Main- - i would call up Charles Ro Trains in Malden, MA. These folks will have the new-style smoke unit you will likely want. All of my GPs have the old style plastic units without fans...so I never use them. In general, i don't think a six-year lifespan is unreasonable for a smoke unit for the older type. It's very easy for the element to break due to heat cycling...especially if the smoke fluid runs dry.


----------



## Greg Elmassian (Jan 3, 2008)

If you do buy fan type, be sure to get the electronics board pictured. 

I'm not sure that the newer GPs did not come with the newer unit, so this is why I asked him to tell us what he has first. 

Greg


----------



## main131 (Jan 3, 2008)

The outer rail is 2 1'2" Gauge3

http://www.youtube.com/watch?v=aOKGcww4rt0


----------



## aceinspp (Jan 2, 2008)

Being that it is as old as mentioned it did not have a fan driven smoke unit. Very easy to convert to the new system as I have done a few. Later RJD


----------



## Greg Elmassian (Jan 3, 2008)

Well, got a response on the dual gauge trackage, but nothing on the type of smoke unit fitted, so still cannot answer the question for sure. 

If you do have the older style units, USAT has clearly indicated that running them out of fluid will burn them up. 

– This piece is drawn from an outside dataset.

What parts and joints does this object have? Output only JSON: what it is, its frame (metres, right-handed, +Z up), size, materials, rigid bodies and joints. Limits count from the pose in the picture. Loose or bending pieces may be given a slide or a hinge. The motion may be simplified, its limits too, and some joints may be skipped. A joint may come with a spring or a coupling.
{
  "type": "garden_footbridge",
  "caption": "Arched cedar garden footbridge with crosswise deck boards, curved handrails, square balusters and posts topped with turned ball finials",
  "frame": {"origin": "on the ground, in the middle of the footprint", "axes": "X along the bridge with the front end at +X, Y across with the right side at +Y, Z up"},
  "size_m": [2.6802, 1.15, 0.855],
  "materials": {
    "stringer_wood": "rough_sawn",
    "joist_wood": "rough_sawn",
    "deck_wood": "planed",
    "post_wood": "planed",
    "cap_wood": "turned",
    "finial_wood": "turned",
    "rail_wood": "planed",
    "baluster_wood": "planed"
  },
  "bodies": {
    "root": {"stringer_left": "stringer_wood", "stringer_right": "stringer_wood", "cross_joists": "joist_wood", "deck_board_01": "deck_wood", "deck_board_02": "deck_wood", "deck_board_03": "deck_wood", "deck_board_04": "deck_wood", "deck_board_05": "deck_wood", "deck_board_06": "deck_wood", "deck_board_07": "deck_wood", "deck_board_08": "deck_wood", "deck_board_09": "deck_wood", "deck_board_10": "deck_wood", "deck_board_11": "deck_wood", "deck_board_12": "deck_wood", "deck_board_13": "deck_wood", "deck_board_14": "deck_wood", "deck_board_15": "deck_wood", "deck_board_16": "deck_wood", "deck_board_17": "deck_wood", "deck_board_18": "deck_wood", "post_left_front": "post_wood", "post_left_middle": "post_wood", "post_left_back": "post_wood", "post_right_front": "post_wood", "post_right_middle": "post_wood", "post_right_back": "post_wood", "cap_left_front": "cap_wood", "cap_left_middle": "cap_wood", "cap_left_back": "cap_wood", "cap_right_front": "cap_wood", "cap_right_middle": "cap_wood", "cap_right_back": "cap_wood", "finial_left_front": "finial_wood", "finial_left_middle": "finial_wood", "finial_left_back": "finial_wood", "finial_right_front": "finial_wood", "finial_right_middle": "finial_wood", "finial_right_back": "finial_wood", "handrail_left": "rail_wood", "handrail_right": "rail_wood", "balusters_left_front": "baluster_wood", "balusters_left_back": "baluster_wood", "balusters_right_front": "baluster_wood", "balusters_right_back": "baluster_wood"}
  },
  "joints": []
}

Have you opened the loco? Did you ever hear fans going? 

Greg


----------



## aceinspp (Jan 2, 2008)

All one has to do without opening the loco is just look at the area where the smoke unit is. If you see small wires inside the unit it is definitely not the newer version. The fan driven one will have a smooth area that the smoke fluid just flows down. Later RJD


----------